Whatever the new year brings, we will not face it alone. In the second week, we have an opportunity to speak frankly about sexual misconduct or choose to preach different aspects of the lessons. The new year offers an opportunity to do the hard work of community, protect the vulnerable, and hold accountable those who violate sacred trust. We do so knowing the Spirit does not shrink from the subjects from which we shrink. She will be there with us through the difficult work. Likewise, the third week’s readings offer an opportunity to do the hard work of repenting and asking forgiveness before we try to be reconciled to those whom we have wronged. This is particularly important for people who hold power and in religious settings where pressure is often put on those who have been wronged to forgive before they have begun to heal from their injury—or while they are still being harmed. The final lections invite us to sit and stand in awe of God and treasure the knowledge that comes from those postures.
Advent: A New Year
ADVENT MARKS THE BEGINNING of the Christian year, for many. We await the return of Jesus and prepare for it by revisiting the story of his first coming.
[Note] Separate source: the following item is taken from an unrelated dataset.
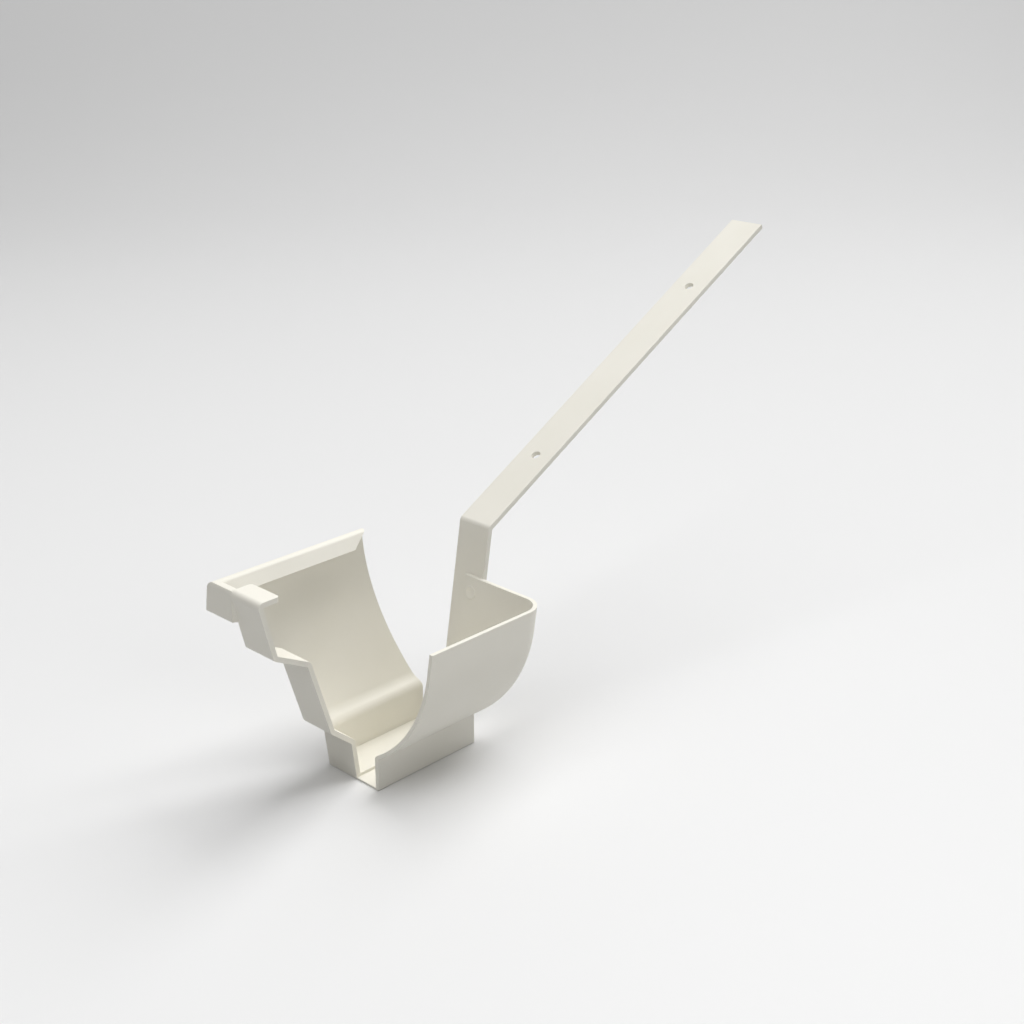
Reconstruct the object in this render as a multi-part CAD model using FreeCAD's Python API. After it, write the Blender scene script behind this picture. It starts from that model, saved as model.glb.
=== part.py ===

In Isaiah 64, the prophet longs for God to tear the heavens and come down, a description more apt for the latter return of Jesus than his first appearance. The longing for Jesus to return and fix the world’s mess escalated for many last year about this time and was expressed by a widely read online Advent devotional under the hashtag F**kThisS**t. (The original title was unapologetically uncensored. The originators argued that “to convey a visceral gospel, we must sometimes use visceral language.”)
There is a theology that says one day God will clean house and fix everything. In the meantime, we have to live here. Advent is about waiting and preparation. What shall we do while waiting for the return of Christ? What can we do about the state of the world? The gospel for the second Sunday in Advent calls for spiritual work, confessing and repenting sins (Mark 1:4-5). The following week the gospel suggests that there is work to which we can put our hands: “Make straight the way of the Holy One” (John 1:23).